The company, founded in the mid-1970s, became a virtual monopoly through two practices, Dean Budnick and Josh Baron wrote in their 2011 book Ticket Masters. The Rise of the Concert Industry and How the Public Got Scalped. Unlike Ticketron, which simply charged a service fee on tickets it sold at its outlets, Ticketmaster required full inventory from venues or promoters in exchange for a share in the service fee, which meant the fees had to be doubled. It also encouraged them to close their box offices on the first day tickets went on sale and sell them exclusively through Ticketmaster. The company’s model, one employee told the authors, was, “now you don’t even have to pay the labor on the first day of sale. But if that’s not enough, I’m going to give you a piece of every ticket I sell. So I’ve just turned your cost center into a profit center.”

On Oct. 11, the FTC proposed new rules to prohibit hidden and misleading fees. They would require businesses to display the total price “more prominently than any other pricing information,” and define offering, displaying, or advertising prices “without clearly and conspicuously disclosing the total price” as an unfair and deceptive practice. It would also prohibit businesses from misrepresenting the nature and purpose of fees, including what goods or services they are being charged for and whether they are refundable.

The proposed rules would enable the FTC to seek $50,000 fines for violators, a spokesperson told Work-Bites. Once they are published in the Federal Register, there will be a 60-day period for public comments before a final version is adopted.

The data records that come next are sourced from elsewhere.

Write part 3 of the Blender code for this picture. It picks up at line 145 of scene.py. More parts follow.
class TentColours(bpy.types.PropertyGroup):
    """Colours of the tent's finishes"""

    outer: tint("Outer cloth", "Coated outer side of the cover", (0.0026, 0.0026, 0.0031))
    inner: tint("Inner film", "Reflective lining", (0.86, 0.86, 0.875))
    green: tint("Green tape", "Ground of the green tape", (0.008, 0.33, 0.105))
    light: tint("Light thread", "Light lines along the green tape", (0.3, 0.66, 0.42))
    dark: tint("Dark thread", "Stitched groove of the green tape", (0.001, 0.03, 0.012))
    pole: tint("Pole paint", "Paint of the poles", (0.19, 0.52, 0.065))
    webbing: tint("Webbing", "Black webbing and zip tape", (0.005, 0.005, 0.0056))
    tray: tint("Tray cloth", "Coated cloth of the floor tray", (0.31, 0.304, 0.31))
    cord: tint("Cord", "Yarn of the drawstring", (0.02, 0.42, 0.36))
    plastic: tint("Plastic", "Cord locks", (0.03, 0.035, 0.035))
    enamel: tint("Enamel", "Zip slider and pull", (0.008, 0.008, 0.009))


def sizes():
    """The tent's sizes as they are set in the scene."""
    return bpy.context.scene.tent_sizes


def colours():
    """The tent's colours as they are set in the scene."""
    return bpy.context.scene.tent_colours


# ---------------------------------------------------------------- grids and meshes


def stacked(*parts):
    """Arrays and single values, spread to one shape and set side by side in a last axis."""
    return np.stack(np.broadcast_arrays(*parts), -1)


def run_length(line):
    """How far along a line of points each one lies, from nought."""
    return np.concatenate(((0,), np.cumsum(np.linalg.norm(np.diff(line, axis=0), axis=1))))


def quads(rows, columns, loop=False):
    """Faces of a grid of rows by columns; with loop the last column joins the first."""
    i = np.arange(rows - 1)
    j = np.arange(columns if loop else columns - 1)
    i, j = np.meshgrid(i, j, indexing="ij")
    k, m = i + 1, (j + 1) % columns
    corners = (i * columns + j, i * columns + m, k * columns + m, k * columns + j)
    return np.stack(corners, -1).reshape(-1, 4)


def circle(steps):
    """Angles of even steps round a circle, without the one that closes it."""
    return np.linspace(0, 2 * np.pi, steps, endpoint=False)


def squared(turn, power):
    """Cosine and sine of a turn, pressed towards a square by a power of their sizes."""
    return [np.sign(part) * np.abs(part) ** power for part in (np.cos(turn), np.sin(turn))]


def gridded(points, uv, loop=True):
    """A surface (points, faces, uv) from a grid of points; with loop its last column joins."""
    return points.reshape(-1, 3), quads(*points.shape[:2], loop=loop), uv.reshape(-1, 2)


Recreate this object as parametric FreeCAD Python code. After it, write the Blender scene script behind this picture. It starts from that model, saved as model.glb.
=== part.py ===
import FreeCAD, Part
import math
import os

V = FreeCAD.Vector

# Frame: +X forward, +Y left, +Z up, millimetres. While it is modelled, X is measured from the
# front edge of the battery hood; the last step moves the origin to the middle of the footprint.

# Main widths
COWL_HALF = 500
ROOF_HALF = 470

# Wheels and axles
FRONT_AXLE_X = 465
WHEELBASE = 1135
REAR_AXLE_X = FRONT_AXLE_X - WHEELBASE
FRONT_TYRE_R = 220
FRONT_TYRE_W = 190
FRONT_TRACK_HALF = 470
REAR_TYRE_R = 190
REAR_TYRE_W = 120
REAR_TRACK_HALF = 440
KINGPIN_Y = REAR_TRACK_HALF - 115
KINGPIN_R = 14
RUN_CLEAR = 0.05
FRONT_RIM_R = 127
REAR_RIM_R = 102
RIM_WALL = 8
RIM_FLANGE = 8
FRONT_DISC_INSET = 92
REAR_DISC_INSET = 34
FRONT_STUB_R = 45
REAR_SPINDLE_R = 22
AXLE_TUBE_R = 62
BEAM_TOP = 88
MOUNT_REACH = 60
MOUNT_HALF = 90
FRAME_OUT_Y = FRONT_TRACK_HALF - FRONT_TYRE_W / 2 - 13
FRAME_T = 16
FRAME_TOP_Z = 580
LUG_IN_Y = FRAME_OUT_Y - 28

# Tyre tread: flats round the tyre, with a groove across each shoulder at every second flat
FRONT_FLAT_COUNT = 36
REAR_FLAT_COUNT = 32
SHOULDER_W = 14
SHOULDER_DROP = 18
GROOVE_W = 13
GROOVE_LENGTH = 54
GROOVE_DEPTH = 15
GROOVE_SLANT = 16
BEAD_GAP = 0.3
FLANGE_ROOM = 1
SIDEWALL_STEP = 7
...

In March, Senators Richard Blumenthal (D-Conn.) and Sheldon Whitehouse (D-R.I.) introduced a bill, the Junk Fee Prevention Act, that would also require the full price of a service to be displayed upfront. It is specifically aimed at excessive online ticket fees, airline family seating fees, exorbitant early-termination fees for Internet or cell-phone service, and surprise resort or destination fees, the two senators said in a statement. It would also require airlines to seat children with an accompanying adult at no extra cost and enable the U.S. Department of Transportation to impose penalties for violations.

Although President Joseph Biden called for such legislation in his State of the Union address in February, neither the House nor the Senate have taken any action on the bill.